Not just about smarts

As teenagers, rich kids and poor kids were hopeful about college, according to the study. More than 70 percent planned to get an undergraduate degree, including 87 percent in the top income quartile, and 58 percent in the bottom quartile.

But 13 years later, the majority of students from wealthy families have college degrees, while just a sliver of poor kids do. What happened?

Lest anyone think the difference is because poor kids didn't have the academic chops to make it in college, think again, said Susan Dynarski, professor of education, public policy at the University of Michigan who wrote about the study in The New York Times. The study included test scores, so that's an easy hypothesis to debunk.

Of teens who scored among the top 25 percent in the math test, the students from the top income group had a very high college completion rate of 74 percent.
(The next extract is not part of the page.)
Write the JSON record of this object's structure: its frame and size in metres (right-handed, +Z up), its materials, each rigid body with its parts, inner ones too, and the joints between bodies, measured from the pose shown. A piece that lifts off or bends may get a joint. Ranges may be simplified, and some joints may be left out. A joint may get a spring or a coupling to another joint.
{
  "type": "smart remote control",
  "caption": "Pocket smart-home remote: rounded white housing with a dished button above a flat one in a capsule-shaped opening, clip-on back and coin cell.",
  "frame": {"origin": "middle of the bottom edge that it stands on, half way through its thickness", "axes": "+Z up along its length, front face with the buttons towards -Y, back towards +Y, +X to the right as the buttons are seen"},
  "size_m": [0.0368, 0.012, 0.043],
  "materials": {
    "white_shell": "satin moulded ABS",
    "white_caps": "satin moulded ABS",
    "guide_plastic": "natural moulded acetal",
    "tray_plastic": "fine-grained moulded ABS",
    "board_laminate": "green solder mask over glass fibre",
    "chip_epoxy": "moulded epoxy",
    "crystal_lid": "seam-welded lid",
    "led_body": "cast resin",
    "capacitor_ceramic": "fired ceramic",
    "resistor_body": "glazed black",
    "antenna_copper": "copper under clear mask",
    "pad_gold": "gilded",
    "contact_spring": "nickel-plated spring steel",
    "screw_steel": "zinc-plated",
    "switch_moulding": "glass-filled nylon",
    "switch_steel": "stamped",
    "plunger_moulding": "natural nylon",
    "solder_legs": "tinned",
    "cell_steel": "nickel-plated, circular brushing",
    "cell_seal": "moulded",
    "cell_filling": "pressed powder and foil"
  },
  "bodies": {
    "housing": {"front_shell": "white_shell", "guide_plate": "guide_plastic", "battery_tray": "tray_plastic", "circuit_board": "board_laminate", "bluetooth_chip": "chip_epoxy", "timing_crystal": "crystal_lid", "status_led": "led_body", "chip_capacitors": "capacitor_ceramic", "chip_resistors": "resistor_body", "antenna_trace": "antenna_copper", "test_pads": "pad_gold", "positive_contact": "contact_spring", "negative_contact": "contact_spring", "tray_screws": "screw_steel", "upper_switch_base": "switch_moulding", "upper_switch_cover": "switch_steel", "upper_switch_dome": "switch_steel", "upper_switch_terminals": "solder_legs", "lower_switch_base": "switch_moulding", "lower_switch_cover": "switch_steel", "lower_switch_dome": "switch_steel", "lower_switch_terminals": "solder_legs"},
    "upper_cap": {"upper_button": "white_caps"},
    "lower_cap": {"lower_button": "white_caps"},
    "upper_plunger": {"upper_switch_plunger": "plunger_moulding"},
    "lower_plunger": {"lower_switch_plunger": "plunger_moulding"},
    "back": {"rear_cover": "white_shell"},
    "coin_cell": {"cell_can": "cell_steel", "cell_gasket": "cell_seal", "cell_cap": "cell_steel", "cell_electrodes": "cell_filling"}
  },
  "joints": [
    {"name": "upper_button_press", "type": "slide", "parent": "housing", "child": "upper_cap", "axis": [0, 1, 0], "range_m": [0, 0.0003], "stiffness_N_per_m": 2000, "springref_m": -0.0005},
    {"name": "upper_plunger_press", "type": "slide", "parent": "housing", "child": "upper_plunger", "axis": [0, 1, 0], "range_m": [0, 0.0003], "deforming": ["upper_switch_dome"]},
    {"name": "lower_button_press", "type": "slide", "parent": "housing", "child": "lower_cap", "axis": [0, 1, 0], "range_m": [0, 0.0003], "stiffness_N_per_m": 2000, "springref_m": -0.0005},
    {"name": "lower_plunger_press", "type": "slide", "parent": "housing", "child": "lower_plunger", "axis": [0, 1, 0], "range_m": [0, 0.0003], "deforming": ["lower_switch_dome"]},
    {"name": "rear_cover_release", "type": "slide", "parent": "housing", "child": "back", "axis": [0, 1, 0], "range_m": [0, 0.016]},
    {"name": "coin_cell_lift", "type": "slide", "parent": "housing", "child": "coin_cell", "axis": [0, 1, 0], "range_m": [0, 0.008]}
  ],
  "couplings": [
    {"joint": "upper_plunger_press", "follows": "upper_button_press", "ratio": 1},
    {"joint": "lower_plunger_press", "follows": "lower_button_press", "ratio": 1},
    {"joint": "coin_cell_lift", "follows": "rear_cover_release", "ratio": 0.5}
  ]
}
But only 41 percent of the top-scoring poor kids got degrees.

"It's not just about who the smart kids are," says Dynarski. "Put bluntly, class trumps ability when it comes to college graduation."

The meandering path

About 44 percent of kids from low-income families (family incomes of $25,000 or less) attend community college out of high school, and community colleges don't have great graduation rates.

Depending on how you measure it, only 20 percent of students at public, two-year colleges earn a degree within three years according to the National Center for Data Statistics.

Yonkers Partners in Education is a college access and preparedness program in Yonkers, New York, where nearly half the residents speak a language other than English at home, and a striking 75 percent of students qualify for the free or reduced-price lunch program, a common poverty indicator. Through free SAT prep and college counseling, it was able to get over 70 percent of high school students in Yonkers admitted to college, and about 42 percent of those grads went to a local community college.

But after three and a half years, only 6.7 percent were still enrolled or graduated from the community college.

This mimics numbers from a longitudinal Johns Hopkins study released last year that followed 800 Baltimore school children, and found that 45 percent of middle-class kids had graduated from college versus just 4 percent of poor kids.

Study author Karl Alexander explained there are two pathways through college.

"The middle-class pathway is the fast track through college they enroll immediately after high school, go to school full time and go continuously through graduation. They are more likely to be living on campus and strengthening their attachment to school," said Alexander.

Poor kids more often take the "meandering path," and might have to pay as they go. They are more likely to enroll part time and commute, two things that are associated with reduced likelihood of graduation.

Extra barriers

Both wealthy and poor kids can enter college unprepared, but it's harder for poor kids to get extra help when they need it, like private tutors, says Wendy Nadel, director of Yonkers Partners in Education. She said many students are placed in remedial courses that eat up their financial aid.

"Do you know how many billions are thrown at putting kids into college who will never make it past Year One? Its totally discouraging for the students, and it is a racket," said Nadel.

She also notes many students from her districts have to travel three hours round trip by bus to get to the local community college, and work to help support their families: "One thing can go wrong and school is thrown off," she said.

Alexander found similar obstacles in his study.

"We hear kids talk about how they have a hard time seeing it through because they have child-care responsibilities, or they help a needy parent, or they don't have the wherewithal to cobble together tuition or buy books," he said.

Now YPIE has opened a counseling center inside the local community college to help guide low-income students beyond high school and through the college years.

Alexander said job placement programs starting early in the high school years would help low-income students make connections and give them access to networks that will help them get internships and jobs later.

"We need to invest in academic and vocational development if we're serious about doing this better," he said.